The Macintosh appeared to sell well at first; Apple reported selling 70,000 units of the 128K in the first 100 days it was on the market, according to The New York Times. But ultimately, sales of the 128K declined due to its high price tag, as well as to the introduction of more-powerful Macintosh models such as the 512k. Despite Apple's desire to create and sell an affordable computer, the 128K's $2495 price tag was daunting at a time when the average U.S. worker's income was $16,135.07 per year.
On a per byte basis, computer prices have dropped remarkably since 1984. Consider that in 2010, for just $4 more than the Mac 128K originally cost, you can buy a Mac Pro desktop computer armed with a 2.8GHz quad-cord Intel Xeon "Nehalem" processor, 3GB RAM, and a 1TB hard drive.

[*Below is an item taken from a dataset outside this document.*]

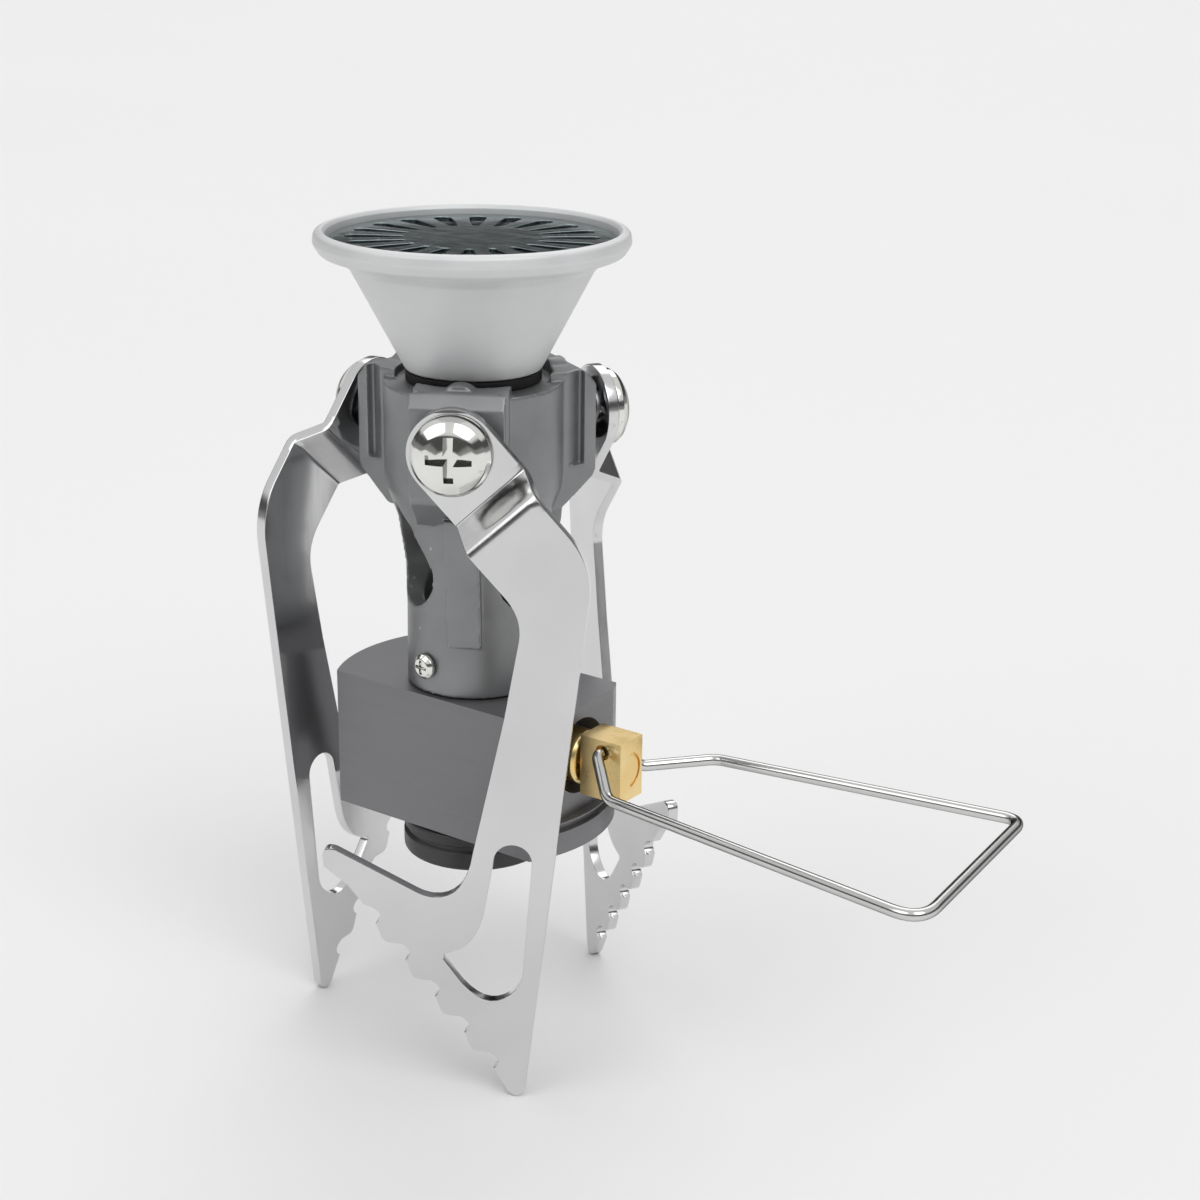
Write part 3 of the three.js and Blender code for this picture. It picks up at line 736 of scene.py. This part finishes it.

Few products in history have inspired lines as long as those seen at Apple Stores worldwide during iPhone launch days. Apple has sold nearly 60 million iPhones since launching the device in 2007, according to company financial statements. In fact, the appetite for the iPhone appears to be increasing. Apple has sold more than 8 million iPhones in every financial quarter of 2010 so far, and it hasn't sold less than 3 milion iPhones in a quarter since the one that ended in July 2008.